> _What you are asked to do_
Your task is to repeat all of the material exactly.

------

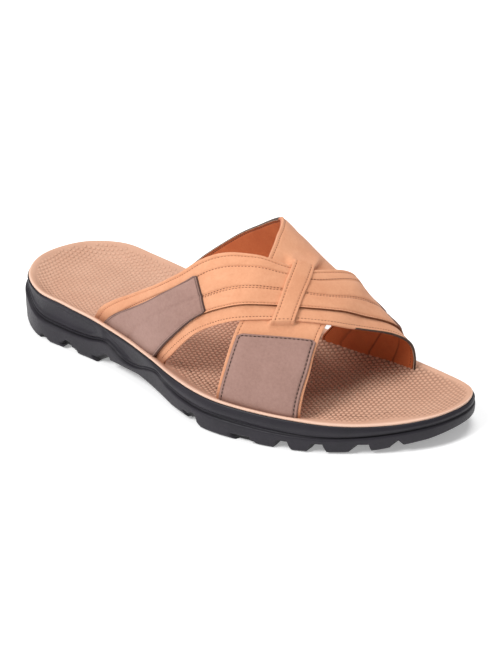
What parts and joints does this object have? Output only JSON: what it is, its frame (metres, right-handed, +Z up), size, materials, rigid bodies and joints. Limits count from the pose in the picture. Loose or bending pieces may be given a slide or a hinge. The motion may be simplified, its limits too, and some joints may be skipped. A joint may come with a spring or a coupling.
{
  "type": "slide sandal",
  "caption": "Slide sandal for the right foot: grooved rubber sole, dimpled footbed and crossing nubuck straps joined by a short bridge.",
  "frame": {"origin": "on the ground plane, under the middle of the sandal's bounding box", "axes": "+X from heel to toe, +Y towards the inner side of the foot, +Z up"},
  "size_m": [0.2902, 0.1119, 0.0945],
  "materials": {
    "sole_rubber": "semi-matt moulded",
    "footbed_foam": "matt, dimpled",
    "strap_nubuck": "nubuck",
    "patch_nubuck": "nubuck"
  },
  "bodies": {
    "root": {"outsole": "sole_rubber", "footbed": "footbed_foam", "upper": "strap_nubuck", "lateral_rear_patch": "patch_nubuck", "lateral_front_patch": "patch_nubuck", "medial_front_patch": "patch_nubuck", "medial_rear_patch": "patch_nubuck"}
  },
  "joints": []
}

------

> _Problem solution_
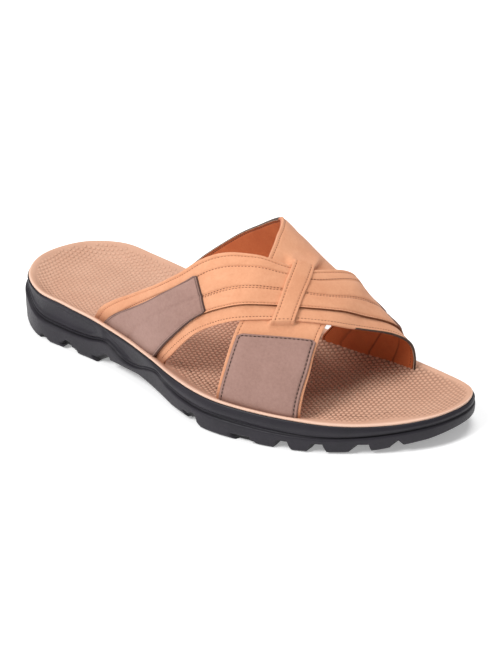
What parts and joints does this object have? Output only JSON: what it is, its frame (metres, right-handed, +Z up), size, materials, rigid bodies and joints. Limits count from the pose in the picture. Loose or bending pieces may be given a slide or a hinge. The motion may be simplified, its limits too, and some joints may be skipped. A joint may come with a spring or a coupling.
{
  "type": "slide sandal",
  "caption": "Slide sandal for the right foot: grooved rubber sole, dimpled footbed and crossing nubuck straps joined by a short bridge.",
  "frame": {"origin": "on the ground plane, under the middle of the sandal's bounding box", "axes": "+X from heel to toe, +Y towards the inner side of the foot, +Z up"},
  "size_m": [0.2902, 0.1119, 0.0945],
  "materials": {
    "sole_rubber": "semi-matt moulded",
    "footbed_foam": "matt, dimpled",
    "strap_nubuck": "nubuck",
    "patch_nubuck": "nubuck"
  },
  "bodies": {
    "root": {"outsole": "sole_rubber", "footbed": "footbed_foam", "upper": "strap_nubuck", "lateral_rear_patch": "patch_nubuck", "lateral_front_patch": "patch_nubuck", "medial_front_patch": "patch_nubuck", "medial_rear_patch": "patch_nubuck"}
  },
  "joints": []
}